Mr Pruzansky, who has previously expressed views on how to murder Arabs and that transgender people should not use public bathrooms, also wrote in his blog that too many women are blaming men for sexual assault weeks after the crime took place, misinterpreting sex for rape and reporting crimes as vengeance for “feeling used”.

“Certainly, one [assault] is too many, but few of these claims involve the old-fashioned and execrable assault by a stranger in some dark alley,” he wrote.

The narrow and commonly accepted definition of rape inspired 90.6 per cent of students at Stanford University to demand a new student sexual assault survey this year, claiming that sexual assault was only given such a name when it involved the threat or use of violence. Stanford University has so far refused to re-do the survey.

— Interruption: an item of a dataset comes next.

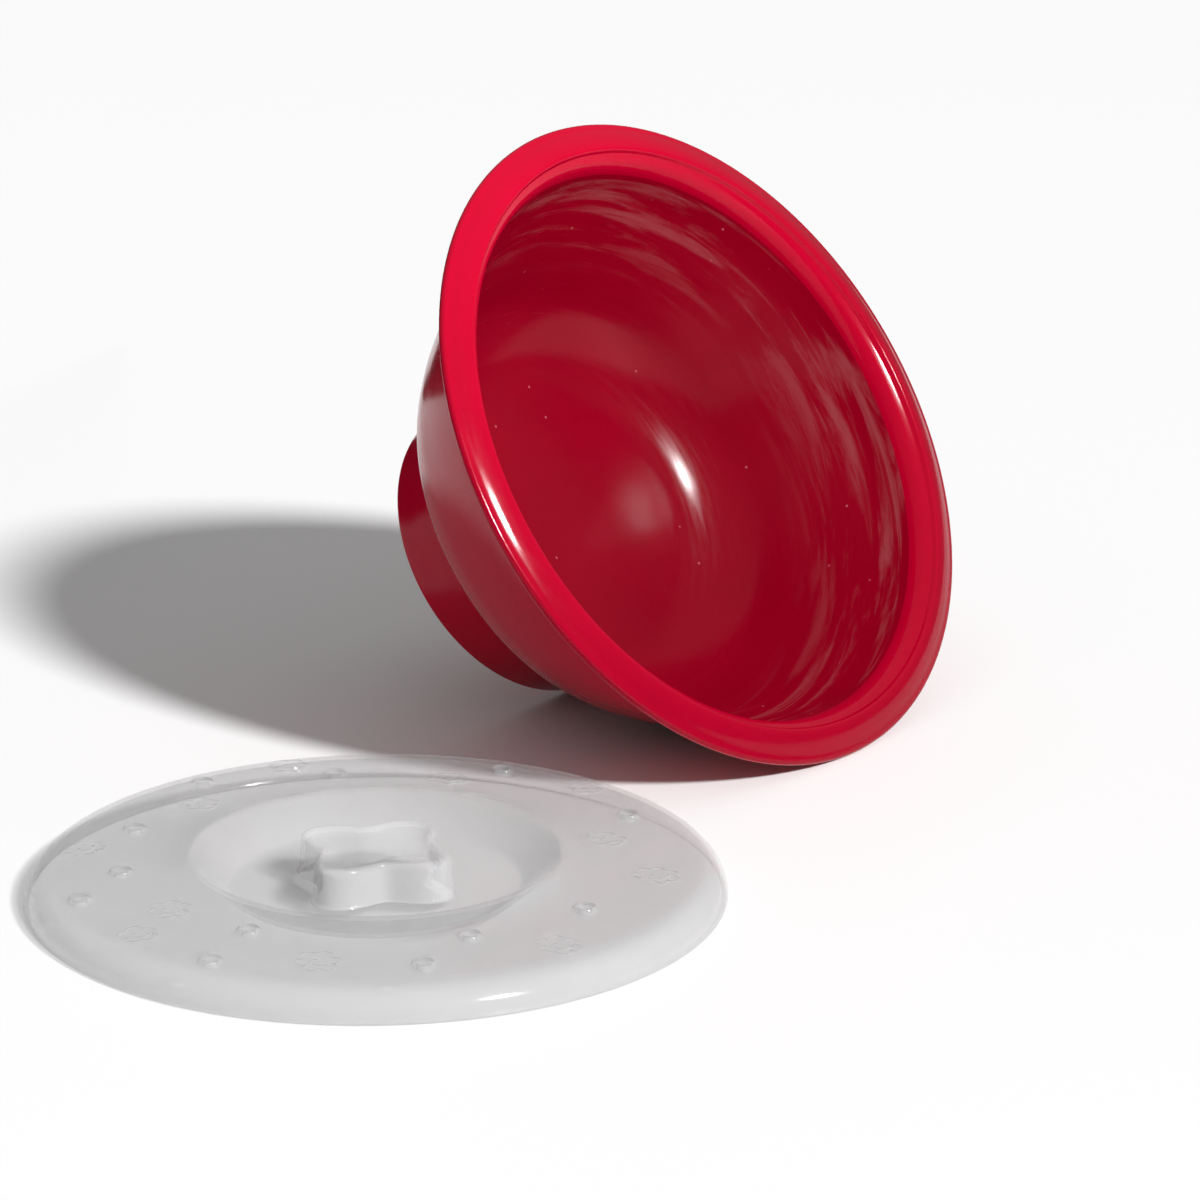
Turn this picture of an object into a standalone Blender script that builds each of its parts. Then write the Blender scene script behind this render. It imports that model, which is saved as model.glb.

Mr Pruzansky continued: “There is a problem of “culture” on college campuses, but it is the culture of promiscuity and entitlement that poses the greatest dangers.“

A woman called Madi Barney at the Christian Brigham Young University in Utah reported her rape to staff and was reportedly emailed back a month later over whether she had “violated” the university’s “honor code” which tells students to avoid sex.

A petition to scrap that code and help victims, not investigate them, has reached thousands of signatures.

While Mr Pruzansky also claims the rape culture boils down to between 10 and 20 assaults per year, official statistics show that one in five women experience sexual assault on campus.

The shockingly high numbers of assaults brought about an initiative called “It’s On Us”, championed by Vice President Joe Biden, to educate men about the responsibility everyone shares for the rape culture and to fight against it.

Mr Pruzansky, a former lawyer, also questioned women who did not immediately report their rape. He accused them of “loving and cherishing” the perpetrator in the moment, and only “realizing” that woman had been assaulted weeks later after the relationship had “soured”.

“If indeed there was a “rape culture” on American campuses no intelligent woman would want to attend college,” he added. ”The fact that more women attend college today than men itself belies the accusation.”

Responding to the outcry, Mr Pruzansky wrote another blog, in which he said: "Heeding our moral laws can only benefit men, women, marriages, families and society itself. That was and is my point.